Apenas à noite, quando elas estavam em um local seguro, veio a notícia da morte. Junto com a tristeza profunda, as dificuldades insistiram em continuar até durante o enterro do Rodrigo. "Tivemos todo aquele drama de reconhecimento e liberação do corpo e, no cemitério, também foi muito complicado. A água chegou até a porta, não dava para entrar, e tivemos que abrir um muro na parte de cima. Foi preciso passar com o caixão por pasto, cerca e enterrar ele sem velório", lamentou.

Mesmo diante de tanta dor, a família conseguiu se unir para ajudar a comunidade a se reerguer: na casa da mãe do Thiago, eles passaram a receber doações de roupas, móveis e alimentos.

E foi a esse trabalho voluntário que a mãe do piloto, Zélia Caetano Alves dos Anjos, 71, passou a se dedicar desde a tragédia. Vizinha do imóvel, ela chega   ao local cedo, todos os dias, e só sai no fim da tarde. Nos fundos da cozinha, Zélia separava alguns mantimentos e pouco conseguia falar do filho em 27 de janeiro, quando a reportagem esteve no local.

"A última vez que ele se despediu de mim, disse que a pandemia estava passando e já podia me dar um abraço, que me amava demais. E eu falava com ele assim: mais do que eu, meu filho? Não tem jeito, não. Passamos o Natal juntos. Neste dia, meus filhos estavam tão felizes", lembra.

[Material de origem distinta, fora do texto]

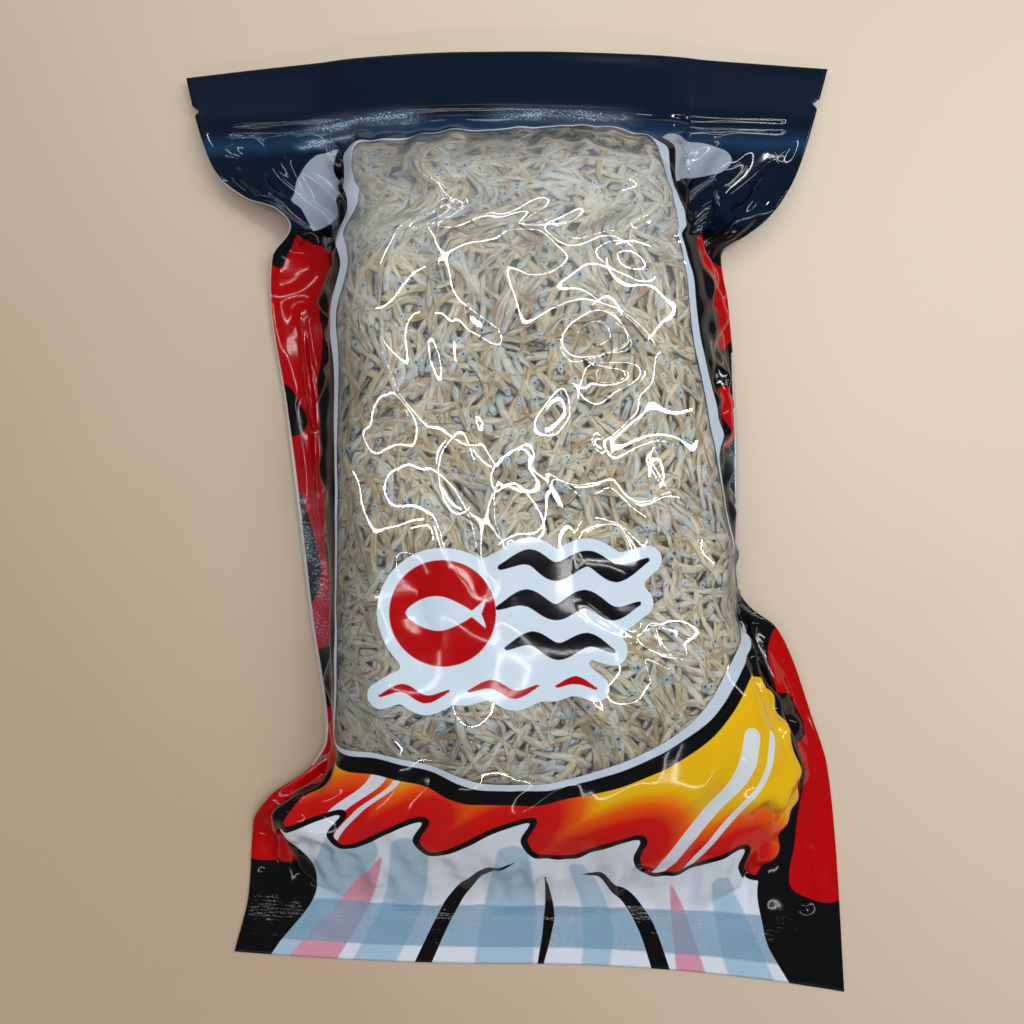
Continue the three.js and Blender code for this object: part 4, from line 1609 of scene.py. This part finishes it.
class Bench:
    """A material while its nodes are being joined up."""

    def __init__(self, name: str) -> None:
        """Starts an empty material.

        Args:
            name: the material's name.
        """
        self.material = bpy.data.materials.new(name)
        self.material.use_nodes = True
        self.material.node_tree.nodes.clear()

    def node(
        self, kind: str, settings: Optional[dict] = None, inputs: Optional[dict] = None,
    ) -> bpy.types.Node:
        """Adds a node.

        Args:
            kind: the node's type.
            settings: its properties; stops are a ramp's places and colours.
            inputs: values or wires for its sockets, by name or number.

        Returns:
            The node.
        """
        made = self.material.node_tree.nodes.new(kind)
        for key, value in (settings or {}).items():
            if key != "stops":
                setattr(made, key, value)
                continue
            ramp = made.color_ramp
            while len(ramp.elements) < len(value):
                ramp.elements.new(1)
            for element, (place, colour) in zip(ramp.elements, value):
                element.position, element.color = place, colour
        for key, value in (inputs or {}).items():
            if isinstance(value, Wire):
                self.material.node_tree.links.new(value.socket, made.inputs[key])
            else:
                made.inputs[key].default_value = value
        return made

    def wire(
        self, kind: str, settings: Optional[dict] = None, inputs: Optional[dict] = None,
        output: Union[int, str] = 0,
    ) -> Wire:
        """Adds a node and takes one of its outputs."""
        return Wire(self, self.node(kind, settings, inputs).outputs[output])

    def attribute(self, name: str, output: str = "Fac") -> Wire:
        """A number or vector kept on the piece's points."""
        return self.wire("ShaderNodeAttribute", {"attribute_name": name}, output=output)

    def parts(self, vector: Wire) -> tuple[Wire, Wire, Wire]:
        """The three numbers of a vector."""
        split = self.node("ShaderNodeSeparateXYZ", inputs={0: vector})
        return tuple(Wire(self, socket) for socket in split.outputs)

    def joined(self, x: Value, y: Value, z: Value) -> Wire:
        """A vector of three numbers."""
        return self.wire("ShaderNodeCombineXYZ", inputs={0: x, 1: y, 2: z})

    def within(self, distance: Wire, softness: float = 0.25) -> Wire:
        """1 inside a shape and 0 outside it, from the distance to its edge."""
        return (0.5 - distance * (1 / softness)).held()

    def mix(self, share: Value, under: Value, over: Value) -> Wire:
        """A colour laid over another by a share."""
        inputs = {0: share, 6: under, 7: over}
        return self.wire("ShaderNodeMix", {"data_type": "RGBA"}, inputs, 2)

    def ink(self, under: Value, name: str, colour: Value, softness: float = 0.25) -> Wire:
        """A colour laid over another inside the shape whose distances a piece keeps."""
        return self.mix(self.within(self.attribute(name), softness), under, colour)

    def ramp(self, value: Wire, stops: Sequence[tuple[float, Colour]]) -> Wire:
        """A colour that follows a number."""
        return self.wire("ShaderNodeValToRGB", {"stops": stops}, {0: value})

    def noise(self, scale: float, detail: float = 3, vector: Optional[Wire] = None) -> Wire:
        """Random cloudiness from 0 to 1, by Object place in metres unless a vector is given.

        Args:
            scale: cells in a unit of length.
            detail: how many finer layers it has.
            vector: where it is read.

        Returns:
            The noise.
        """
        if vector is None:
            vector = self.wire("ShaderNodeTexCoord", output="Object")
        inputs = {"Vector": vector, "Scale": scale, "Detail": detail}
        return self.wire("ShaderNodeTexNoise", inputs=inputs)

    def bump(self, height: Wire, depth: float, strength: float = 1.0) -> Wire:
        """A normal from a height, whose full range is a depth in metres."""
        inputs = {"Strength": strength, "Distance": depth, "Height": height}
        return self.wire("ShaderNodeBump", inputs=inputs)

    def finish(self, shader: Wire) -> bpy.types.Material:
        """Ends the material with a shader."""
        self.node("ShaderNodeOutputMaterial", inputs={"Surface": shader})
        return self.material

    def solid(self, **inputs: Value) -> bpy.types.Material:
        """Ends the material as a Principled surface; names have _ for a blank."""
        named = {key.replace("_", " "): value for key, value in inputs.items()}
        return self.finish(self.wire("ShaderNodeBsdfPrincipled", inputs=named))


WHITE = paint(206, 222, 236)
BLACK = paint(9, 9, 12)
RED = paint(176, 1, 5)
NAVY = paint(6, 22, 42)
FISH_TONES = {
    Kind.PALE: (paint(220, 216, 198), paint(160, 146, 114), paint(192, 202, 204)),
    Kind.GOLDEN: (paint(218, 205, 170), paint(162, 140, 98), paint(186, 192, 184)),
    Kind.SILVER: (paint(214, 214, 206), paint(146, 142, 126), paint(190, 204, 212)),
}


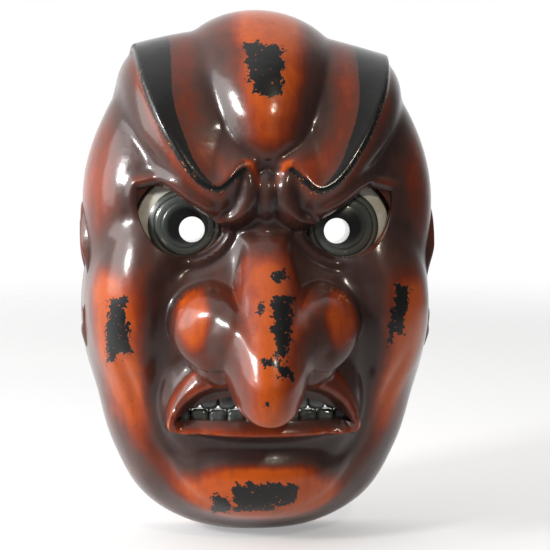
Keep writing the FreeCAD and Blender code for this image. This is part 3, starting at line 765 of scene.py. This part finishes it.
def iris_lacquer(s):
    """Black lacquer with grey rings, the rings following the distance from the eye's axis."""
    material, tree, shader = new_material("polished black lacquer with grey rings", Roughness=0.25,
                                          IOR=1.5, Coat_Weight=1.0, Coat_Roughness=0.14)
    # black to 0.45 of the iris, grey to 0.8, a dark line, grey to the edge
    colour = ramp(tree, from_axis(tree), [(0.0, s.black), (0.45, s.black), (0.56, "3C413E"),
                                          (0.79, "565B56"), (0.83, "2A2C2A"), (0.88, "666A64"),
                                          (0.95, "4A4E49"), (1.0, "242523")])
    tree.links.new(colour, shader.inputs["Base Color"])
    bumped(tree, shader, grain(tree, 2.2, 3), 0.04)
    return material


def bare_wood(s):
    """Oiled cypress as the gouge left it: growth rings as bands across the block, pores, and
    shallow facets of the gouge, darkened by handling."""
    material, tree, shader = new_material("oiled cypress left from the gouge", Roughness=0.62, IOR=1.45)
    where = node(tree, "ShaderNodeTexCoord").outputs["Object"]
    bent = node(tree, "ShaderNodeVectorMath", {0: where, 1: (1, 1, 0.06)}, operation="MULTIPLY").outputs[0]
    # growth rings about 3 mm apart, running up and down the block
    rings = node(tree, "ShaderNodeTexWave", {"Vector": bent, "Scale": 1000/3.0/20*6.3, "Distortion": 5.0,
                 "Detail": 3.0, "Detail Scale": 1.2}, wave_type="BANDS", bands_direction="X").outputs["Fac"]
    colour = mixed(tree, maths(tree, "MULTIPLY", rings, 0.6), linear(s.wood), linear(s.wood_dark))
    stain = remap(tree, grain(tree, 40, 4), 0.4, 0.7)
    colour = mixed(tree, maths(tree, "MULTIPLY", stain, 0.6), colour, linear(s.umber))
    tree.links.new(colour, shader.inputs["Base Color"])
    # gouge facets about 7 mm across and 0.5 mm deep
    cells = node(tree, "ShaderNodeTexVoronoi", {"Vector": where, "Scale": 1000/7, "Smoothness": 0.35},
                 feature="SMOOTH_F1").outputs["Distance"]
    height = maths(tree, "MULTIPLY_ADD", grain(tree, 0.8, 2, (1, 1, 0.1)), 0.08,
                   maths(tree, "MULTIPLY", cells, 0.5))
    bumped(tree, shader, height, 1.0)
    return material


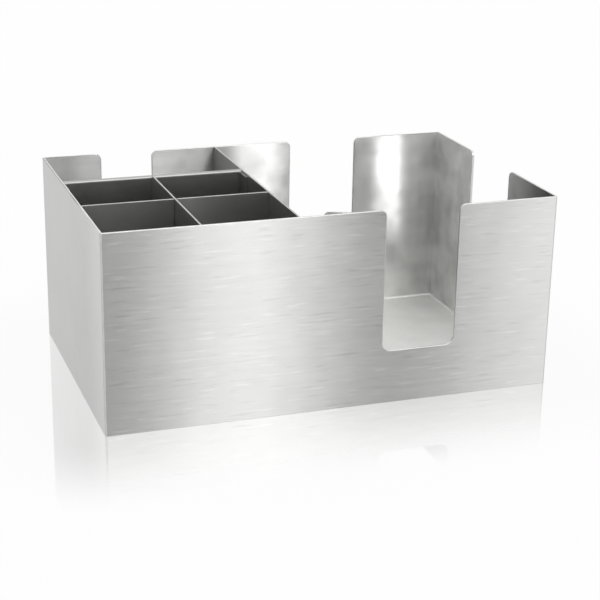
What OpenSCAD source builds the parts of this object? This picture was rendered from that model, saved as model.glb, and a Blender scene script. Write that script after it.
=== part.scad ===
// Bar caddy in stainless sheet: four walls, a napkin bay, a block of cells, and a drawer under the cells.
// The origin is the middle of the footprint, on the surface that it stands on. The front faces -Y.

/* [Body] */
// Width of the body across the front
body_w = 240; // [210:1:300]
// Depth of the body from front to back
body_d = 151; // [130:1:200]
// Height of the walls
body_h = 104; // [90:1:140]
// Thickness of the wall sheet
shell_t = 1.2; // [0.8:0.1:1.6]
// Thickness of the base sheet
base_t = 0.8; // [0.6:0.1:1.2]
// Inside radius of the base's turned-up rim
base_bend_r = 0.8; // [0.4:0.1:1.2]
// Straight part of the rim above its bend
base_rim_rise = 0.2; // [0.1:0.1:0.4]

/* [Notches] */
// Width of the napkin notches in the front and the back
napkin_notch_w = 40; // [34:1:50]
// Napkin notch centre, measured from the left wall's outer face
napkin_notch_x = 165; // [150:0.5:175]
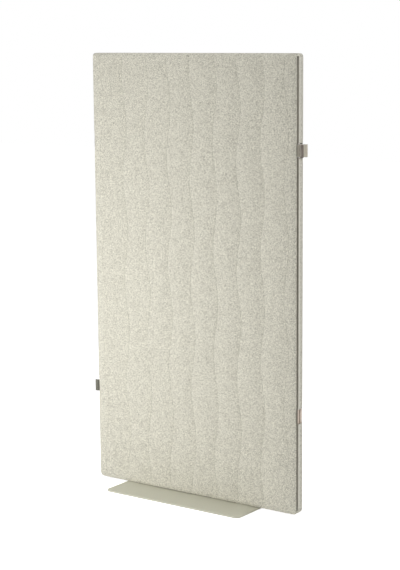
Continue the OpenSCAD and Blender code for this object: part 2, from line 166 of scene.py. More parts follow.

Sempre que Rodrigo retornava para Capitólio, Zélia gostava de preparar com muito carinho alguns quitutes. "Eu pegava e fazia broa e carne de panela. Colocava naquelas latinhas, e ele levava. Ainda falava comigo que deu para comer durante o mês todo. O Rodrigo gostava muito de rir, brincar com tudo", recordou.

Para os amigos, Digo

Entre os amigos, ele era conhecido como "Digo". É o que conta Thomas Nedson, 37, que cresceu com o piloto. "A última vez que eu conversei com ele pessoalmente foi no Natal, e ele falou que era muito feliz, que estava em um lugar em que todos que são ricos querem ir, e a pessoa que não tem uma situação financeira tão boa guarda dinheiro para estar lá, e que ele estava onde todo mundo quer estar", relatou.